By mid-1979, nearly 1.5 million refugees had fled their homes in Southeast Asia. In June of 1979, the Canadian government announced that 60,000 Indochinese refugees would be resettled by the end of 1980. Thousands of Canadians came forward to welcome refugees, giving a dramatic launch to the new Private Sponsorship of Refugees Program. Popular pressure forced the government to adjust upwards its initial commitment to resettling the refugees. For the years 1978-81, refugees made up 25% of all immigrants to Canada.

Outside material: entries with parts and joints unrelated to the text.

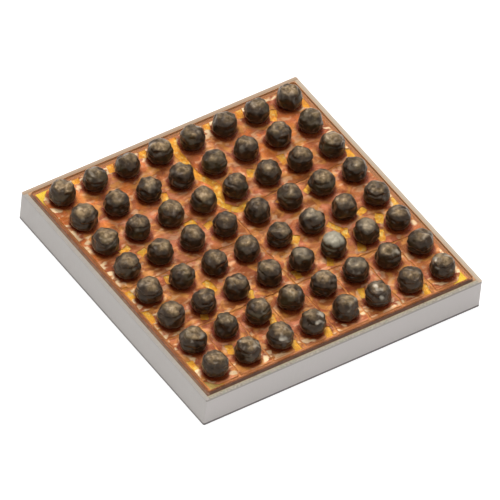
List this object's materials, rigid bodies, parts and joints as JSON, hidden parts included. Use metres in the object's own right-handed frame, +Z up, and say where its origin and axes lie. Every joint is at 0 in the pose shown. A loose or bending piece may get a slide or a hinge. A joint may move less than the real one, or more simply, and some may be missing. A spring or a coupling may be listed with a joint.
{
  "type": "wafer-level ball grid chip",
  "caption": "Bare square silicon chip lying on its back, with a full grid of solder balls over copper traces under clear amber film.",
  "frame": {"origin": "centre of the flat back face, which the chip lies on", "axes": "+Z up, out of the ball side; +X and +Y along the sawn edges, with the winding channel in the copper at the +Y edge"},
  "size_m": [0.0034, 0.0034, 0.0006],
  "materials": {
    "silicon": "sawn silicon, pale grey and matt",
    "back_film": "dark cured film, matt",
    "chip_metal": "thin metal, gold-coloured through the film",
    "copper": "plated copper, orange through the film",
    "polymer": "clear amber film, glossy",
    "solder": "tin alloy solder, dull and darkened"
  },
  "bodies": {
    "root": {"backside_coating": "back_film", "silicon_die": "silicon", "chip_pads": "chip_metal", "chip_top_metal": "chip_metal", "seal_ring": "chip_metal", "lower_polymer": "polymer", "copper_pour_back_left": "copper", "copper_pour_back_right": "copper", "copper_pour_middle_left": "copper", "copper_pour_middle_right": "copper", "copper_strips": "copper", "upper_polymer": "polymer", "ubm_pads_row_a": "copper", "solder_balls_row_a": "solder", "ubm_pads_row_b": "copper", "solder_balls_row_b": "solder", "ubm_pads_row_c": "copper", "solder_balls_row_c": "solder", "ubm_pads_row_d": "copper", "solder_balls_row_d": "solder", "ubm_pads_row_e": "copper", "solder_balls_row_e": "solder", "ubm_pads_row_f": "copper", "solder_balls_row_f": "solder", "ubm_pads_row_g": "copper", "solder_balls_row_g": "solder", "ubm_pads_row_h": "copper", "solder_balls_row_h": "solder"}
  },
  "joints": []
}
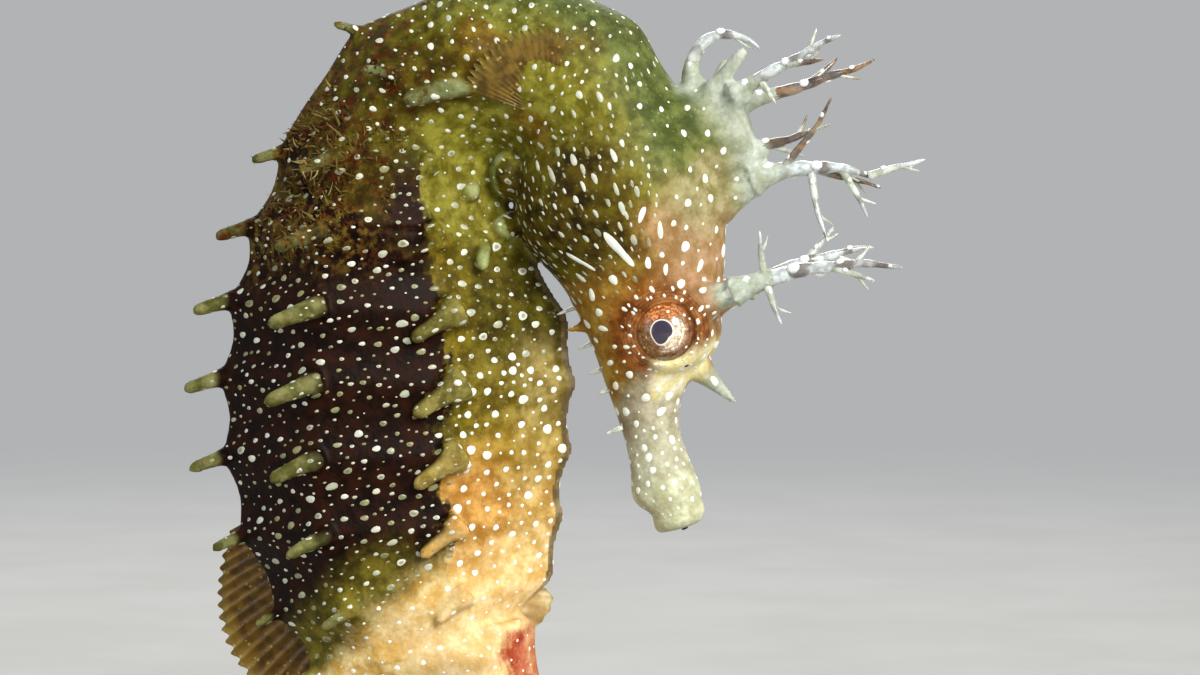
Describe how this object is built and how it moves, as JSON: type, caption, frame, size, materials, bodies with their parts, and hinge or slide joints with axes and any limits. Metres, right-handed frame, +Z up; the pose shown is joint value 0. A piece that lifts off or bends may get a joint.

In the summer of 1999, several hundred undocumented Fujianese migrants (Chinese from Fujian province) arrived on Canada’s west coast, precipitating what many in the news media described as an immigration and refugee “crisis”. News coverage of these events precipitated a process of collective hand-wringing and teeth-gnashing, the result of which was that the refugees were portrayed as an embodiment of danger, a threat to the physical, moral and political security and well-being of the nation.
The alarmist reaction of the Canadian government, and Canadians, to the arrival of a vessel called the MV Sun Sea carrying Tamil refugee claimants to the West Coast in October of 2010 is consistent with our mixed history. Public Safety Minister Vic Toews warned that this was a test boat, that there would be more boat loads of Tamils arriving to overwhelm the Canadian refugee system, that the passengers might include Tamil Tigers bent on infiltrating Canada, and the whole enterprise was being driven by criminal smugglers. In reality, there were 492 claimants on the vessel, which was about 1.5% of the nearly 34,000 refugee claims Canada received that year. In response to the crisis, Toews declared that Canada should “get tough”, incarcerate all of the passengers, and possibly seek new laws to fend off this latest threat to Canada. As a result the federal government passed Bill C-31, known as the Protecting Canada’s Immigration System Act. To say that this piece of legislation has been soundly rejected by a variety of civil society groups would be an understatement.
So here are some numbers, again: in 1956 we took in some 37,000 Hungarian refugees. In 1968 we took in 10,000 Czechoslovakian refugees in the aftermath of the Prague Spring. In 1972, 8,000 Ugandan Asians were welcomed to Canada, and then about 60,000 Indochinese ‘boat people’ were also welcomed as refugees. In the 1990s over 11,000 refugees from the breakup of Yugoslavia made their way from Bosnia and Kosovo to Canada. And in the past decade nearly 14,000 people fleeing the ongoing civil war in Colombia have come to Canada. How many refugees is the right number? What is the right number? There’s no right answer, of course. Let’s face it: our record is mixed, even as most Canadians seem to favour asylum provision. No one should forget that in 1930s Canada, “none [was] too many” for Jewish refugees fleeing Nazi Germany.
More recently we have seen cuts to refugee health care, mandatory detention for “irregular” arrivals (including children), and government money spent on billboards in Hungary to stem the tide of Roma asylum seekers to Canada. This is what passes for bold intervention these days. Our history with respect to refugee reception may be complicated, but over the last 10 years it has risked becoming contemptible – again.